Who would have thought that there can actually be a link between knowing more than one language and better chances of recovering after a stroke? Although it is not a universal rule, researchers from the Nizam’s Institute of Medical Sciences in Hyderabad, India, have discovered that bilingual patients had a greater chance at recovering their normal cognitive functions after a stroke than people who only knew one language.
Other previous studies showed that bilingual people have a delayed debut of Alzheimer’s disease, but we have yet to discover why. We don’t know what changes are brought to our brains while learning new languages and why it protects us from permanently losing our cognitive abilities. The study that linked better cognitive recovery after a stroke in bilingual patients, was based on 608 stroke patients from which half knew more than one language. Researchers also tried to be sure that those particular bilinguals didn’t have healthier lifestyles, which might have had a role in their faster recovery.
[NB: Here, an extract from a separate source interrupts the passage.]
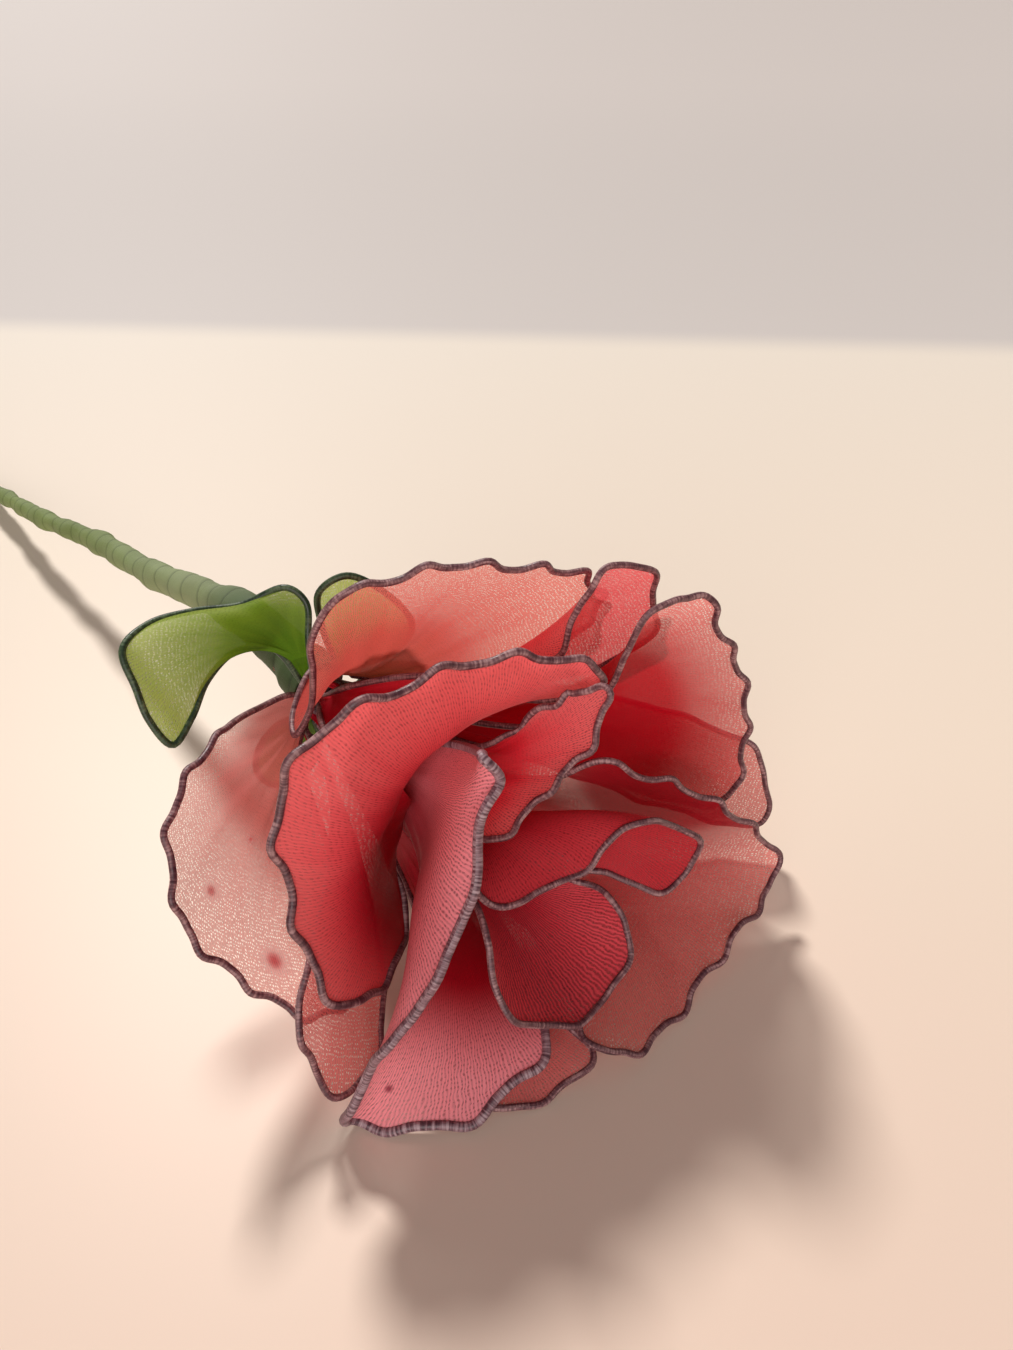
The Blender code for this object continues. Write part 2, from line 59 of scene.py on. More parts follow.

Their results showed that 40% of stroke patients that new more languages regained their normal cognitive functions, while only 20% of one language speakers manage to fully recover. Although, bilingual stroke patients showed better results in cognition, attention, memory and accessing information, there were no improvements proven when considering another complication of strokes, aphasia. Aphasia is a speech and language disorder that results in difficulties in reading, writing and speaking.
This particular study doesn’t imply that all people who learn more than one language have better chances of recovering over a stroke, it mostly raises more questions about what is the actual link between learning languages and fully recovering the brains capacity after a stroke.